Davalı, davanın reddini dilemiştir.
Mahkemece,davanın kısmen kabulü ile, davacı tarafından davalı aleyhine... 4.İcra Müdürlüğünün 2011/1023 esas sayılı takip dosyasından yapılan takibe ilişkin olarak davalının itirazının 59.787,68 TL.lik kısmı yönünden iptaline, bu miktar üzerinden takibin devamına, fazlaya ilişkin talebin reddine,davacının icra inkar tazminat talebinin reddine karar verilmiş,hükmün davalı tarafından temyizi üzerine dairemizce kararın onanmasına karar verilmiş; davacı ve davalı tarafından bu kez karar düzeltme talebinde bulunulmuştur.
1-Dosyadaki yazılara,mahkeme kararında gösterilip Yargıtay ilamında benimsenen gerektirici sebeplere göre HUMK’nun 440.maddesinde sayılan nedenlerden hiçbirisine uygun olmayan davalının karar düzeltme istemlerinin reddine karar vermek gerekir.
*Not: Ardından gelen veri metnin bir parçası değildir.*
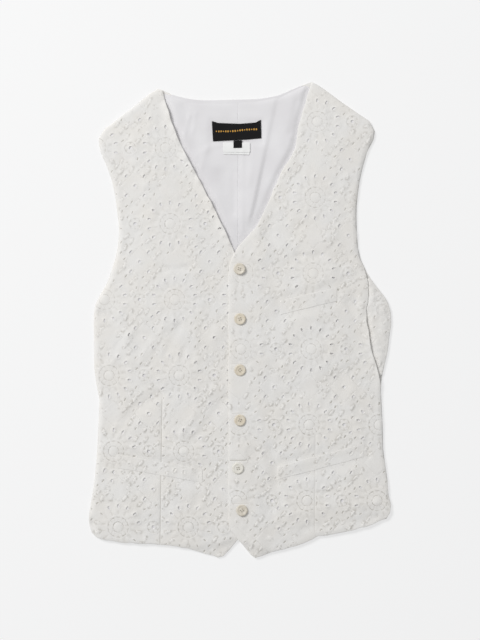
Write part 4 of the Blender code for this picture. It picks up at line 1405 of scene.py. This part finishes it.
def studio():
    """A plain pale floor, a soft key light from the picture's upper left, and the camera above."""
    bpy.ops.mesh.primitive_plane_add(size=FLOOR_SIZE, location=(0, 0, -FLOOR_GAP))
    floor = bpy.context.object
    floor.name = "floor"
    finish = plain("floor", (FLOOR_TONE,) * 3, 0.95)
    shader = finish.node_tree.nodes["Principled BSDF"]
    shader.inputs["Specular IOR Level"].default_value = 0.0
    shader.inputs["Emission Color"].default_value = (1, 1, 1, 1)
    shader.inputs["Emission Strength"].default_value = FLOOR_GLOW
    floor.data.materials.append(finish)
    light = bpy.data.lights.new("key", "AREA")
    light.size, light.energy = KEY_SIZE, KEY_POWER
    lamp = bpy.data.objects.new("key", light)
    lamp.location = KEY_PLACE
    lamp.rotation_euler = (-Vector(KEY_PLACE)).to_track_quat("-Z", "Y").to_euler()
    bpy.context.scene.collection.objects.link(lamp)
    world = bpy.data.worlds.new("studio")
    world.use_nodes = True
    world.node_tree.nodes["Background"].inputs["Color"].default_value = FILL_COLOUR
    world.node_tree.nodes["Background"].inputs["Strength"].default_value = FILL
    bpy.context.scene.world = world
    data = bpy.data.cameras.new("camera")
    data.sensor_fit, data.sensor_height, data.sensor_width = "VERTICAL", SENSOR, SENSOR
    data.lens = SENSOR * CAMERA_HEIGHT / FRAME_HEIGHT
    data.clip_end = 50
    camera = bpy.data.objects.new("camera", data)
    camera.location = (0, 0, CAMERA_HEIGHT)
    bpy.context.scene.collection.objects.link(camera)
    bpy.context.scene.camera = camera
    bpy.context.scene.view_settings.view_transform = "Standard"


def main():
    """Makes the pieces from the back upwards, then the floor, the light and the camera."""
    cloth = eyelet_cloth()
    lining = lining_cotton()
    tones = {tone: button_shell("button_" + tone, *colours) for tone, colours in BUTTON_COLOURS.items()}
    black = plain("label_black", LABEL_BLACK, 0.75, 0.5)
    white = plain("label_white", LABEL_WHITE, 0.75, 0.2)
    gold = plain("label_gold", LABEL_GOLD, 0.5)
    thread = plain("thread", THREAD, 0.7)
    _, right, left = outlines()
    hem = curve(HEM_BACK)
    right_welts = {"waist_welt_right": welt_outline(RIGHT_WELT)}
    left_welts = {"chest_welt": welt_outline(CHEST_WELT), "waist_welt_left": welt_outline(LEFT_WELT)}
    right_under = front_height(right, hem, RIGHT_FRONT_FOLDS, list(right_welts.values()), False)
    left_under = front_height(left, hem, LEFT_FRONT_FOLDS, list(left_welts.values()), True)
    right_under = curled(right_under, curve(NECK_RIGHT[1:8]), CURL)
    low_seam = [point for point in curve(SEAM_LEFT) if point[1] < SEAM_OPEN_Y]
    left_under = curled(left_under, low_seam, SEAM_CURL)
    right_foot = front_foot(right, right_under, RIGHT_CREASES)
    left_foot = front_foot(left, left_under, LEFT_CREASES)
    neck_area = loop(curve(NECK_RIGHT[:8]), curve(NECK_LEFT[8::-1]), curve(NECK_BACK[::-1]))
    top = lining_top(neck_area, ((right, right_foot, -1000), (left, left_foot, 12)))
    whole = lining_outline()
    open_area = inset(whole, 2)
    back_pieces(cloth, lining, open_area)
    lining_pieces(lining, whole, neck_area, top)
    labels(top, (black, white, gold))
    low_side = [k for k, (x, y) in enumerate(left) if x > 150 and y < SEAM_OPEN_Y]
    left_thin = np.array([*left[low_side[-1] + 1:], *left[:low_side[0]]])
    front_pieces("front_right", right, right_under, right_foot, open_area, RIGHT_REPEAT_AT, RIGHT_FRONT_FOLDS,
                 RIGHT_CREASES, right_welts, cloth, [], (3, RIGHT_DART, sewn_edge(False), curve(SIDE_RIGHT)))
    slits = [curve(((x - SLIT_HALF, y + up), (x + SLIT_HALF, y + up + tilt)))
             for (x, y), (up, tilt, _) in zip(BUTTONS, BUTTONHOLES)]
    left_open = clipped(open_area, OPEN_FROM_X, 1)
    front_pieces("front_left", left, left_under, left_foot, left_open, LEFT_REPEAT_AT, LEFT_FRONT_FOLDS,
                 LEFT_CREASES, left_welts, cloth, slits, (4, LEFT_DART, sewn_edge(True), left_thin))
    buttons(tones, thread)
    studio()


main()
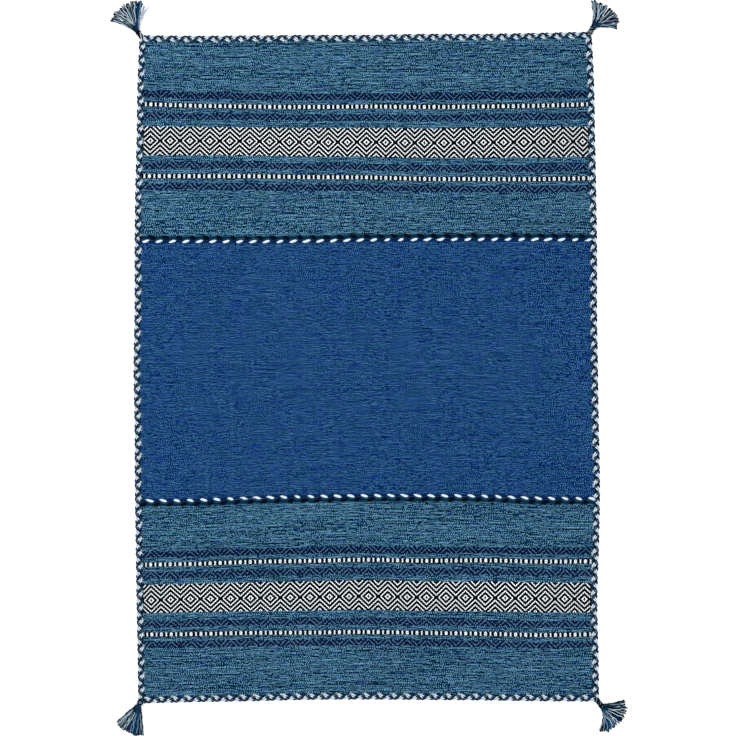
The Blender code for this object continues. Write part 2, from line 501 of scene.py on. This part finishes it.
def fibre_group():
    """Fine hairs and slubs on any yarn, read in metres."""
    group, given, leave = new_group("fibres", [("Place", "Vector")], floats("Fibre"))
    inputs = {"Vector": given["Place"], "Scale": 1400.0, "Detail": 2.0}
    fine = Field(add_node(group, "TexNoise", inputs).outputs["Fac"])
    fill(leave, Fibre=fine)
    return group


def diamonds_group():
    """The woven pattern beside and between the bead stripes, as masks."""
    places = ("Across", "Along", "Warp", "Row", "Broken")
    inputs = floats(*places, "Left", "Right", "Low", "High")
    masks = ("White", "Black", "Navy", "Line", "Spot")
    group, given, leave = new_group("woven pattern", inputs, floats(*masks))
    across, along, row = given["Across"], given["Along"], given["Row"]
    from_middle = given["Warp"].folded(float(DIAMOND))
    diamond_band = (row < given["High"]) * (given["Low"] < row)
    # The lines step from cell to cell, with the steps' corners worn a little.
    stepped = from_middle + abs(row)
    slanted = across.folded(float(DIAMOND)) + abs(along)
    ring = (stepped * 0.65 + slanted * 0.35).folded(float(RING))
    smaller_dot = (stepped < RING / 2) * 0.05
    past_ends = (across < given["Left"]) + (given["Right"] < across)
    ring_black = (ring + smaller_dot < RING_BLACK).maths("MAXIMUM", past_ends)
    # Bead stripes: wide beads over each diamond and between diamonds, narrow ones halfway.
    stripe_row = abs(along) - BEADS_OFF / CELL
    above = along.maths("SIGN") * stripe_row
    half = BEAD_HALF / CELL
    stripe = abs(stripe_row) < half + 0.45
    from_wide = across.folded(DIAMOND / 2)
    from_narrow = (from_wide * -1.0) + DIAMOND / 4
    dome = from_wide.squared() * -0.4
    wide_top = above < dome + half + 0.15
    wide_foot = (above * -1.0) < from_wide.squared() * -0.2 + half
    wide = (from_wide < 1.4) * wide_top * wide_foot
    waist = (above / half).squared() * 0.25 + 0.7
    narrow = (from_narrow < waist) * (abs(above) < half)
    bead = wide.maths("MAXIMUM", narrow) * stripe
    spot = from_wide.squared() * 0.9 + (above * 0.55).squared()
    # Navy bands: light lines climb from each diamond's middle in both directions.
    navy = None
    light_line = None
    for low, high in NAVY_BANDS:
        for way in (1, -1):
            top = max(low * way, high * way) / CELL
            inside = row.within(min(low * way, high * way) / CELL, top, 0.05)
            drop = (row * -1.0) + top
            line = (from_middle - drop - 4.4).folded(float(RING)) < 0.95
            navy = inside if navy is None else navy + inside
            light_line = line * inside if light_line is None else light_line + line * inside
    fill(
        leave,
        White=(diamond_band * (ring_black * -1.0 + 1.0)) + bead,
        Black=diamond_band * ring_black + stripe * (bead * -1.0 + 1.0),
        Navy=navy,
        Line=light_line * given["Broken"].ramp(-0.8, -0.4),
        Spot=spot.ramp(0.0, 0.8, 1.0, 0.4) * stripe,
    )
    return group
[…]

2-İİK’nın 67. maddesinin 2.fıkrası hükmünce, icra - inkar tazminatına hükmedilebilmesi için borçlunun takip sırasında ödeme emrine itiraz etmesi ve alacağını mahkemede dava ederek haklı çıkması gerekir. Burada borçlunun kötüniyetli itiraz etmiş bulunması yasal koşullardan değildir. İnkar tazminatı, aleyhinde yapılan icra kovuşturmasına itiraz edip duran ve işin itirazla 2014/9676-10158
Çabuk bitirilmesine engel olan borçluya karşı konulmuş bir yaptırımdır. Bunlardan ayrı, alacağın likit ve belli olması gerekir. Daha geniş bir açıklama ile borçlu tarafından alacağın gerçek miktarı belli, sabit ve belirlenmek için bütün unsurlar bilinmesi mümkün nitelikle olması yeterlidir. Borçlu yalnız başına ne kadar borçlu olduğunu tespit edebilir durumda ise, alacağın likit ve muayyen olduğunun kabulü zorunludur. Öte yandan, alacağın muhakkak bir belgeye bağlı olması da şart değildir. Açıklanan yasal kuralların ışığında takip konusu alacak değerlendirildiğinde, borçlu yalnız başına ne kadar borçlu olduğunu tespit edebilecek konumda bulunması nedeniyle alacağın likit ve muayyen nitelikte olduğunun kabulü ile icra inkar tazminatına hükmedilmesi gerekir. Mahkemece, davacının bu istemi hakkında kabul kararı verilmesi gerekirken, yazılı şekilde icra inkar tazminatı talebinin reddedilmesi usul ve yasaya aykırıdır.Bozma nedenidir. Ne var ki bu yanlışlığın giderilmesi yeniden yargılama yapılmasını gerektirmediğinden HUMK.nun 438/7. maddesi gereğince kararın düzeltilerek onanması gerekirken zuhulen onandığı, bu kez yapılan inceleme ile anlaşıldığından onama kararının kaldırılarak mahkeme kararının düzeltilerek onanması gerekmiştir.
SONUÇ:Yukarıda birinci bentte açıklanan nedenlerle davalının karar düzeltme istemlerinin reddine, ikinci bent gereğince davacının karar düzeltme istemlerinin kabulü ile Dairemizin 01.10.2013 tarih ve 2013/23088-23451 sayılı onama ilamının kaldırılmasına, mahkeme kararının hüküm fıkrasının birinci bendinde yer alan “Davacının icra inkar tazminat talebinin reddine,”cümlesinin hüküm fıkrasından çıkartılarak yerine aynen "Davacı lehine hüküm altına alınan asıl alacak üzerinden % 40 icra inkar tazminatının davalıdan alınarak davacıya verilmesine” cümlesinin yazılmasına, hükmün düzeltilmiş bu şekliyle ONANMASINA, 03.04.2014 gününde oybirliğiyle karar verildi.